Reaching a crescendo? WUES parents take on principal over lack of music, art education
Story and photos by Carlos Aguilar
Arts are usually the gracious part of student life, balancing the pressures of growing academic demands and high stakes tests even in grade school.
At West University Elementary School, arts education — or rather the lack of it — has become a point of contention as parents struggle to bring music and visual arts to the regular curriculum.
Parents say the highly ranked school hasn’t had full-time art classes since its certified art teacher was let go after budget cuts six years ago. Despite their pleas, they say, no replacement has been hired by Principal John Threet.
Emily Smith, who has three children at WUES, tried to make an arts education presentation at the November PTO meeting. “The meeting was adjourned, and I wasn’t sure what parliamentary procedure permitted that,” she said.

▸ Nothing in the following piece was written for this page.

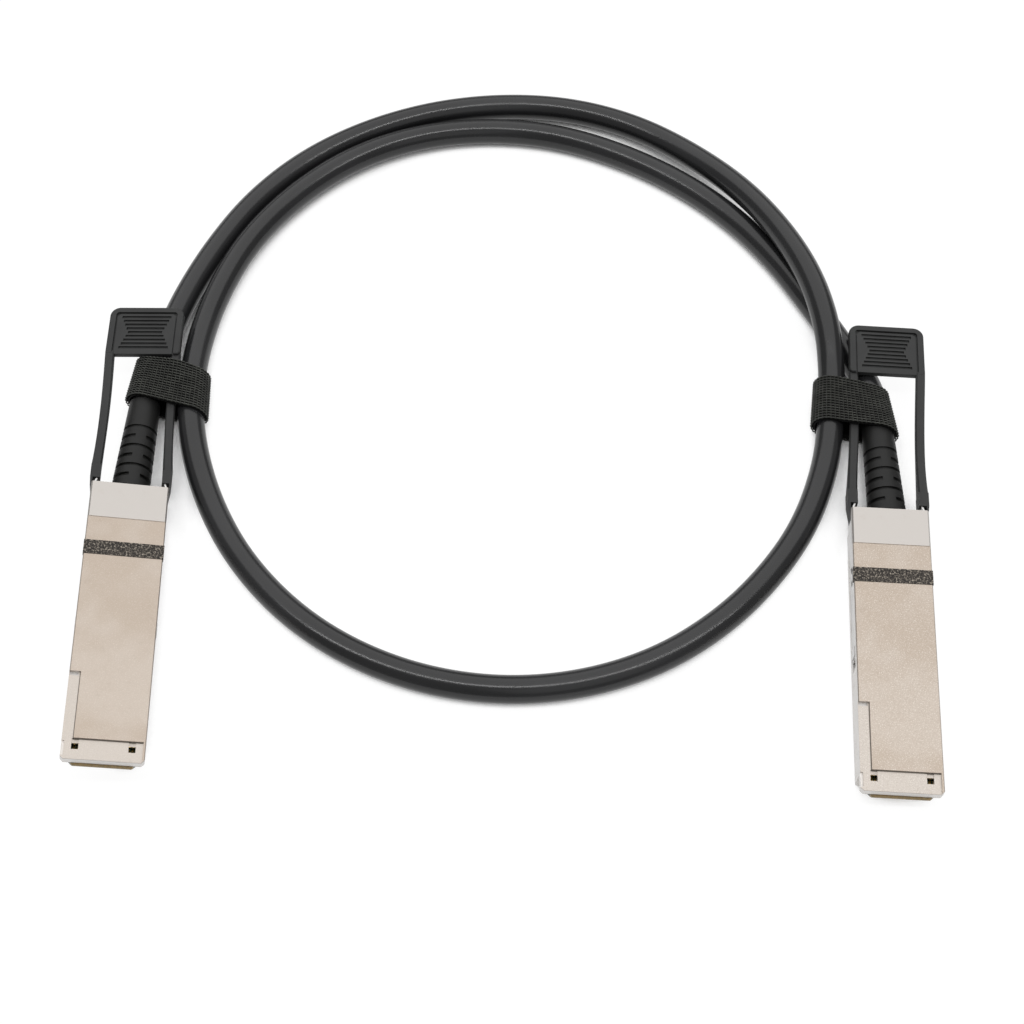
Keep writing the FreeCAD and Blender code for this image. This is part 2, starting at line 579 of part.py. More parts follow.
def boot_sleeve(shop, side):
    """The boot's outer form: lofted from an oval foot at the plug to a round mouth."""
    facing = Rotation(Vector(1, 0, 0), -90)
    foot = shop.doc.addObject("Part::Ellipse", side + "_boot_foot")
    shop.bind(foot, "MajorRadius", "boot_width / 2")
    shop.bind(foot, "MinorRadius", "boot_height / 2")
    foot.Placement = Placement(Vector(), facing)
    mouth = shop.doc.addObject("Part::Circle", side + "_boot_mouth")
    shop.bind(mouth, "Radius", "boot_mouth / 2")
    mouth.Placement = Placement(Vector(0, shop.size("boot_length"), 0), facing)
    loft = shop.doc.addObject("Part::Loft", side + "_sleeve")
    loft.Sections = [foot, mouth]
    loft.Solid = True
    loft.Ruled = True
    shop.doc.recompute()
    return loft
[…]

When she announced that she was going to try again at the December meeting and Essentials asked to come along with a group of parent supporters, we were encouraged to do so.
But although Smith was finally heard — although photos showed PTO leaders and Threet ignoring her — Essentials was not allowed in, told by school staff that media was not permitted.

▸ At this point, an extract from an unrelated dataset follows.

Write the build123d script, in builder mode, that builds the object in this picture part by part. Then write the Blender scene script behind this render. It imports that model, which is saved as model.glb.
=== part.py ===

When we said we would wait to talk to Threet after the meeting about arts at the school, we were told he would not be available. We left a note requesting an interview but never heard back.

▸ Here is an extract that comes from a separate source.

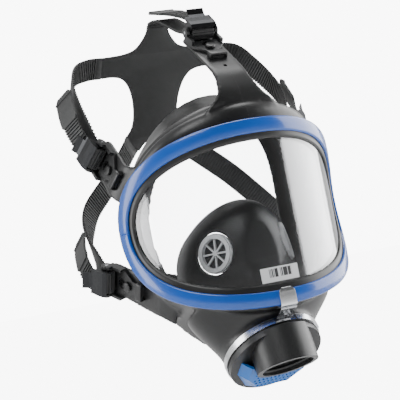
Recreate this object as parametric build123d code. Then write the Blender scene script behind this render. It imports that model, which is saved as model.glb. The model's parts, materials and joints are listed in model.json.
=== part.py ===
from build123d import *
import os
from math import atan2, copysign, cos, radians, sin, sqrt

# Full-face respirator with a wrap-round visor, a two-part clamping frame, a bottom
# connector with an Rd40 filter port and a five-strap rubber head harness.
# Millimetres. The mask looks along -Y, +X is the wearer's left and +Z is up.
# The origin is the centre of the face opening, between the eyes and the mouth.

# ---- visor and the frame round it ------------------------------------------
VISOR_RADIUS = 91.0
VISOR_AXIS_Y = 11.0
VISOR_THICKNESS = 2.6
RIM_HALF_ARC = 123.5
RIM_TOP = 65.7
RIM_BOTTOM = 72.9
RIM_POWER = 2.12
RIM_STEP = 7.5
WALL_STEP = 10
BAND_WIDTH = 10.5
FRAME_INNER = 93.1
FRAME_OUTER = 95.3
SKIRT_INNER = 88.5
LIP_WIDTH = 15.5
LIP_OUTER = 92.9
POCKET_DEPTH = 2.0
POCKET_OUTER = 91.1
POCKET_INNER = 88.3
CHANNEL_INNER = 86.8

# ---- face seal --------------------------------------------------------------
SEAL_HALF_WIDTH = 76.0
SEAL_TOP = 97.0
SEAL_BOTTOM = 108.0
SEAL_SIDE_Y = 22.0
SEAL_TOP_DIP = 34.0
SEAL_BOTTOM_DIP = 22.0
SEAL_FLAP = 20.0
RUBBER = 3.2

# ---- connector --------------------------------------------------------------
CLAMP_CENTRE = (0.0, -40.6, -106.3)
CLAMP_TILT = 54.0
NECK_START = -6.0
CLAMP_RADIUS = 38.7
CLAMP_WIDTH = 5.0
STEEL = 0.9
NECK_RADIUS = 37.8
HOUSING_RADIUS = 35.3
FLANGE_RADIUS = 37.4
FLANGE_LOW = 3.3
FLANGE_HIGH = 8.0
PORT_MOUTH = (0.0, -62.4, -120.2)
PORT_TILT = 74.0
PORT_OUTER = 24.0
PORT_BORE = 20.0
PORT_DEPTH = 13.6
GASKET_RADIUS = 18.9
GASKET_DEPTH = 2.4
PORT_LENGTH = 27.0
AIRWAY_RADIUS = 14.5
EXHALE_Y = -19.0
EXHALE_RADIUS = 6.0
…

Parents were more than willing to talk, though.
Smith worries that the focus at West U should be on development of the whole child. “I’m concerned that there is an imbalance in our school,” she said. “When our children don’t get art and music education, they don’t learn about meaningful self-expression.”
In the meantime, the only arts and music available for all students at WUES is the “Hands-on Arts” program organized by parent volunteers who can only provide arts appreciation projects five to six times a year, they explained.
Hands-on Art director Judy Cheng says the volunteer parents are limited in what kind of instruction they can provide. “We don’t teach them technique. We try to give a little bit of art history. We’re not art teachers, but we have to prepare 45-minute lesson plans to do something engaging with the students. We need a certified art teacher.”
Cheng says the children’s lack of knowledge about such basics as colors is disturbing. “They don’t know about primary colors and how to mix them to get the color they want,” she said.
Cheng’s daughter, Laura, who graduated from West University Elementary School and is now attending Pin Oak Middle School, is happy to say that at Pin Oak she is now taking dance and choir during regular class periods. “It would have helped if I had had regular art at West U,” she said.
The second opportunity for student involvement in the arts at West U Elementary is the school’s choir. But parents point out that it’s an after school activity for a relatively small number of only fourth- and fifth-graders in the 1,200-pupil school. That program is also parent-led.
Parent Beth Lane explained that the big picture for West University students and the school itself is disturbing as parents are forced to go outside the school to provide piecemeal arts education.
“We’re surrounded by schools that are just as competitive as we are — Roberts, Mark Twain, Condit and River Oaks — (have) art and music programs, and we don’t. They have good test scores, too. WUES is zoned to Pershing, and that’s an arts magnet. (Students are) faced with not knowing how to do art, and they walk in into an art class and do not know what to do.”
And Lane has an even broader concern: “Anything that makes the school look bad, such as not having a real fine arts program — if more people knew, (that) could bring down real estate values, which should be of concern to every resident in West U whether they go to school or not.”
Beth’s daughter, Susie, who is in the fourth grade at West U, says she would like to have regular art classes at her school: “I like doing Hands On Art, but I wish there was more art.”
Cheng said the time has long passed to restore arts education. “Originally, we thought this would be temporary after budget cuts were resolved,” she said.
As for Threet, he never responded to Essentials’ request for an interview.
Feeling thwarted so far in their efforts to deal with their administration, the pro-arts parents may appeal to a higher authority. Houston ISD’s new superintendent, Richard Carranza, is a professional mariachi musician and vocal advocate of arts programming in every district school.